### Given information
# # # # # # #

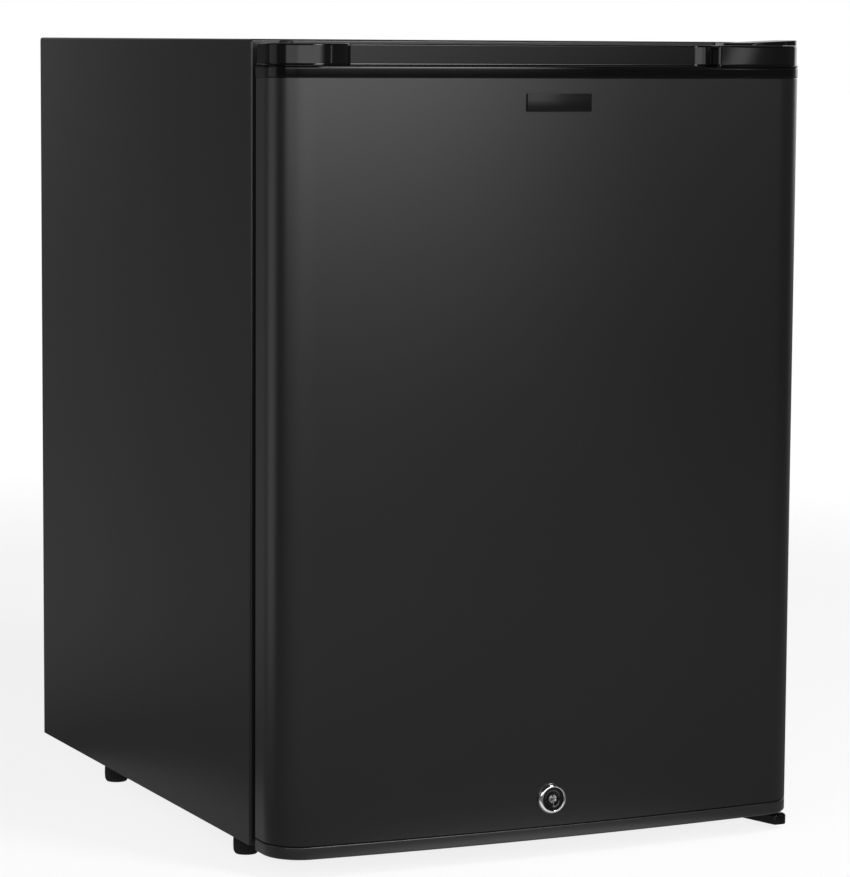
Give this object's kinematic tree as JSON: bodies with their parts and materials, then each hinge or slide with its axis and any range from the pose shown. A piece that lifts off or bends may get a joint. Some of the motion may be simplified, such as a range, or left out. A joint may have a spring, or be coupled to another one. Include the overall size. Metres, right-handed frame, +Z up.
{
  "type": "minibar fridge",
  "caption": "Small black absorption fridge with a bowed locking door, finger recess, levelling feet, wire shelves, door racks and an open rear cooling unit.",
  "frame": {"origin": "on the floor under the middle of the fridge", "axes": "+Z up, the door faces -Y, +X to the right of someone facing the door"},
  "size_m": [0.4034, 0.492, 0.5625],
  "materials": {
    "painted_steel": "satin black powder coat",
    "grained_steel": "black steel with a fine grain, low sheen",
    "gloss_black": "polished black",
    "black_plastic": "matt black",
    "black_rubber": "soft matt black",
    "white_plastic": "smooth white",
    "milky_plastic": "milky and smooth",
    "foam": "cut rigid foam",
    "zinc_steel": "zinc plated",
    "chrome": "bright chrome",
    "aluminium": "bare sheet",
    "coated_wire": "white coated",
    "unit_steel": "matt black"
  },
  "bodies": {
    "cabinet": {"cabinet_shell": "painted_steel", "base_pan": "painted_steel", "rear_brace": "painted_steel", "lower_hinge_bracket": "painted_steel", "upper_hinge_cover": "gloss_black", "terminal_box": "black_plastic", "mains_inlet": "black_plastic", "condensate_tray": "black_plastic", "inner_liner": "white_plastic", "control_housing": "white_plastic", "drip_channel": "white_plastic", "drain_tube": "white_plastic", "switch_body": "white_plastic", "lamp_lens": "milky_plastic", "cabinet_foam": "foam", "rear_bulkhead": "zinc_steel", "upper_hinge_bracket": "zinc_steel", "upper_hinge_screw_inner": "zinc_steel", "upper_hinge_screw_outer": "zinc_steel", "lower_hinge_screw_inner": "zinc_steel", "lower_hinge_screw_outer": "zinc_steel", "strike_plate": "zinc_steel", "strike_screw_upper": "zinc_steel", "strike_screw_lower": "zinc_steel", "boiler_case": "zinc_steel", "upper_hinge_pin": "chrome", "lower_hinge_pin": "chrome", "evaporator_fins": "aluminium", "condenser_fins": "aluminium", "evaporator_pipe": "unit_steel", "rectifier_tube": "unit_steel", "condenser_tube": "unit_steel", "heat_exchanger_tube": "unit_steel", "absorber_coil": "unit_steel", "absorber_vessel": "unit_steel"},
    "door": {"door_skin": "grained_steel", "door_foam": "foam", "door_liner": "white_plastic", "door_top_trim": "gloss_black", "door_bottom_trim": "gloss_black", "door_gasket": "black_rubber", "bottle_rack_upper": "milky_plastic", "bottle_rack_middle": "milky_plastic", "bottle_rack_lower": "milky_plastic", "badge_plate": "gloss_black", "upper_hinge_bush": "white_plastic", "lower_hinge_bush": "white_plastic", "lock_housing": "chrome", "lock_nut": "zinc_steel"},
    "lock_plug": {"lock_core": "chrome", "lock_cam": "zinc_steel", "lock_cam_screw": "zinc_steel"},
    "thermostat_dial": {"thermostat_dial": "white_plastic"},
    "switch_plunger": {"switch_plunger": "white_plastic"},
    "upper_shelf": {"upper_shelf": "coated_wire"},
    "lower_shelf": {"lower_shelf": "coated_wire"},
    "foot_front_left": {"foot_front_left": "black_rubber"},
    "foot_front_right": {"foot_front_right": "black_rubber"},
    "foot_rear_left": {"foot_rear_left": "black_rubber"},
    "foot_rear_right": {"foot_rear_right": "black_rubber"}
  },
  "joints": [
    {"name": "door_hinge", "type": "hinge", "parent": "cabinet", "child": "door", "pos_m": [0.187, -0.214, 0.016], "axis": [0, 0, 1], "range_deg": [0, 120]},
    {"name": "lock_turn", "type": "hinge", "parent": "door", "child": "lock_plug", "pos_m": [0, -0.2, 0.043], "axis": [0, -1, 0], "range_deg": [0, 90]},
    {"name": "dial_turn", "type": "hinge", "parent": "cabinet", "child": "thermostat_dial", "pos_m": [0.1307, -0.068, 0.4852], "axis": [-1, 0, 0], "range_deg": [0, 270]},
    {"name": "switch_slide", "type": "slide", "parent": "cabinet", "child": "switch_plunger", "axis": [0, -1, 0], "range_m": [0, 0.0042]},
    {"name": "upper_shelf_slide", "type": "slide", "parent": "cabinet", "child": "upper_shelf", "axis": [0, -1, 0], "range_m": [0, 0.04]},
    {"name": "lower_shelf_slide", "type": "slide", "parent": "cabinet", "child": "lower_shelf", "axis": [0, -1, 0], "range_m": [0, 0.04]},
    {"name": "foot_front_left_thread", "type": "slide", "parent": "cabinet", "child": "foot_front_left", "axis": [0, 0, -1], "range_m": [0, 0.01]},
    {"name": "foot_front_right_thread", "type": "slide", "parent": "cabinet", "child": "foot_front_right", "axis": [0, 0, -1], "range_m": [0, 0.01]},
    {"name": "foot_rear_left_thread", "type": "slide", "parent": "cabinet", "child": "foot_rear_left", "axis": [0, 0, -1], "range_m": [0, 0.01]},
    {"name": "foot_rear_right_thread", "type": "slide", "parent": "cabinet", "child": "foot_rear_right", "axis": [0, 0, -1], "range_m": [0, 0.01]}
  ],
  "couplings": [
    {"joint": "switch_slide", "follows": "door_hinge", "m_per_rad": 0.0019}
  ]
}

# # # # # # #

Reproduce the material above exactly; please quote every line of it.

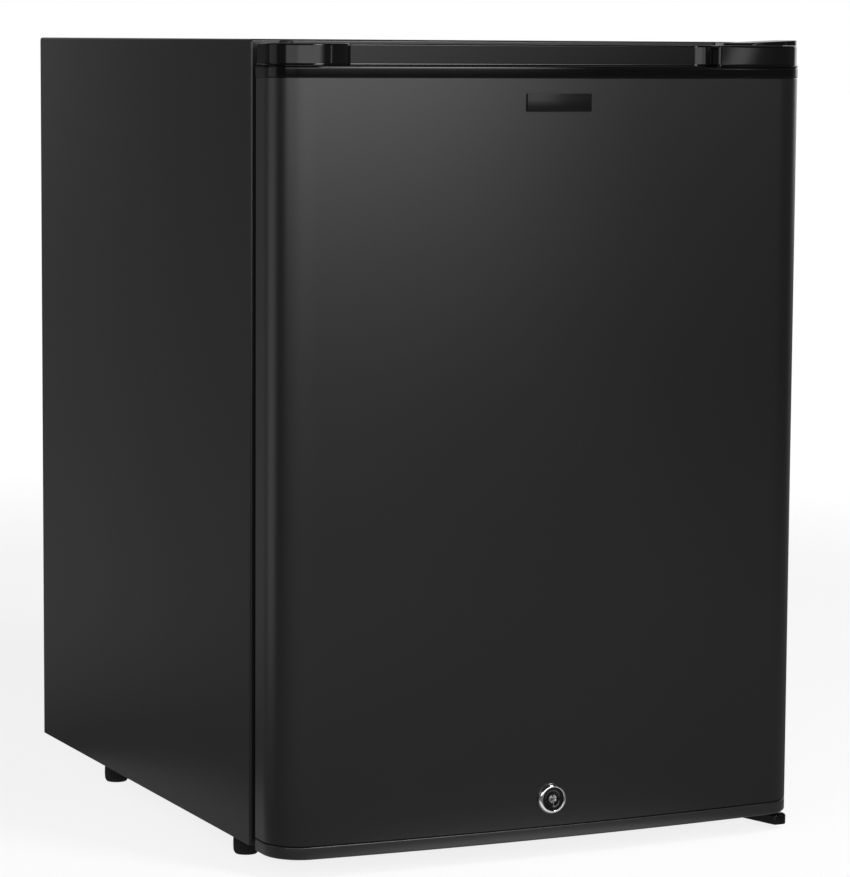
Give this object's kinematic tree as JSON: bodies with their parts and materials, then each hinge or slide with its axis and any range from the pose shown. A piece that lifts off or bends may get a joint. Some of the motion may be simplified, such as a range, or left out. A joint may have a spring, or be coupled to another one. Include the overall size. Metres, right-handed frame, +Z up.
{
  "type": "minibar fridge",
  "caption": "Small black absorption fridge with a bowed locking door, finger recess, levelling feet, wire shelves, door racks and an open rear cooling unit.",
  "frame": {"origin": "on the floor under the middle of the fridge", "axes": "+Z up, the door faces -Y, +X to the right of someone facing the door"},
  "size_m": [0.4034, 0.492, 0.5625],
  "materials": {
    "painted_steel": "satin black powder coat",
    "grained_steel": "black steel with a fine grain, low sheen",
    "gloss_black": "polished black",
    "black_plastic": "matt black",
    "black_rubber": "soft matt black",
    "white_plastic": "smooth white",
    "milky_plastic": "milky and smooth",
    "foam": "cut rigid foam",
    "zinc_steel": "zinc plated",
    "chrome": "bright chrome",
    "aluminium": "bare sheet",
    "coated_wire": "white coated",
    "unit_steel": "matt black"
  },
  "bodies": {
    "cabinet": {"cabinet_shell": "painted_steel", "base_pan": "painted_steel", "rear_brace": "painted_steel", "lower_hinge_bracket": "painted_steel", "upper_hinge_cover": "gloss_black", "terminal_box": "black_plastic", "mains_inlet": "black_plastic", "condensate_tray": "black_plastic", "inner_liner": "white_plastic", "control_housing": "white_plastic", "drip_channel": "white_plastic", "drain_tube": "white_plastic", "switch_body": "white_plastic", "lamp_lens": "milky_plastic", "cabinet_foam": "foam", "rear_bulkhead": "zinc_steel", "upper_hinge_bracket": "zinc_steel", "upper_hinge_screw_inner": "zinc_steel", "upper_hinge_screw_outer": "zinc_steel", "lower_hinge_screw_inner": "zinc_steel", "lower_hinge_screw_outer": "zinc_steel", "strike_plate": "zinc_steel", "strike_screw_upper": "zinc_steel", "strike_screw_lower": "zinc_steel", "boiler_case": "zinc_steel", "upper_hinge_pin": "chrome", "lower_hinge_pin": "chrome", "evaporator_fins": "aluminium", "condenser_fins": "aluminium", "evaporator_pipe": "unit_steel", "rectifier_tube": "unit_steel", "condenser_tube": "unit_steel", "heat_exchanger_tube": "unit_steel", "absorber_coil": "unit_steel", "absorber_vessel": "unit_steel"},
    "door": {"door_skin": "grained_steel", "door_foam": "foam", "door_liner": "white_plastic", "door_top_trim": "gloss_black", "door_bottom_trim": "gloss_black", "door_gasket": "black_rubber", "bottle_rack_upper": "milky_plastic", "bottle_rack_middle": "milky_plastic", "bottle_rack_lower": "milky_plastic", "badge_plate": "gloss_black", "upper_hinge_bush": "white_plastic", "lower_hinge_bush": "white_plastic", "lock_housing": "chrome", "lock_nut": "zinc_steel"},
    "lock_plug": {"lock_core": "chrome", "lock_cam": "zinc_steel", "lock_cam_screw": "zinc_steel"},
    "thermostat_dial": {"thermostat_dial": "white_plastic"},
    "switch_plunger": {"switch_plunger": "white_plastic"},
    "upper_shelf": {"upper_shelf": "coated_wire"},
    "lower_shelf": {"lower_shelf": "coated_wire"},
    "foot_front_left": {"foot_front_left": "black_rubber"},
    "foot_front_right": {"foot_front_right": "black_rubber"},
    "foot_rear_left": {"foot_rear_left": "black_rubber"},
    "foot_rear_right": {"foot_rear_right": "black_rubber"}
  },
  "joints": [
    {"name": "door_hinge", "type": "hinge", "parent": "cabinet", "child": "door", "pos_m": [0.187, -0.214, 0.016], "axis": [0, 0, 1], "range_deg": [0, 120]},
    {"name": "lock_turn", "type": "hinge", "parent": "door", "child": "lock_plug", "pos_m": [0, -0.2, 0.043], "axis": [0, -1, 0], "range_deg": [0, 90]},
    {"name": "dial_turn", "type": "hinge", "parent": "cabinet", "child": "thermostat_dial", "pos_m": [0.1307, -0.068, 0.4852], "axis": [-1, 0, 0], "range_deg": [0, 270]},
    {"name": "switch_slide", "type": "slide", "parent": "cabinet", "child": "switch_plunger", "axis": [0, -1, 0], "range_m": [0, 0.0042]},
    {"name": "upper_shelf_slide", "type": "slide", "parent": "cabinet", "child": "upper_shelf", "axis": [0, -1, 0], "range_m": [0, 0.04]},
    {"name": "lower_shelf_slide", "type": "slide", "parent": "cabinet", "child": "lower_shelf", "axis": [0, -1, 0], "range_m": [0, 0.04]},
    {"name": "foot_front_left_thread", "type": "slide", "parent": "cabinet", "child": "foot_front_left", "axis": [0, 0, -1], "range_m": [0, 0.01]},
    {"name": "foot_front_right_thread", "type": "slide", "parent": "cabinet", "child": "foot_front_right", "axis": [0, 0, -1], "range_m": [0, 0.01]},
    {"name": "foot_rear_left_thread", "type": "slide", "parent": "cabinet", "child": "foot_rear_left", "axis": [0, 0, -1], "range_m": [0, 0.01]},
    {"name": "foot_rear_right_thread", "type": "slide", "parent": "cabinet", "child": "foot_rear_right", "axis": [0, 0, -1], "range_m": [0, 0.01]}
  ],
  "couplings": [
    {"joint": "switch_slide", "follows": "door_hinge", "m_per_rad": 0.0019}
  ]
}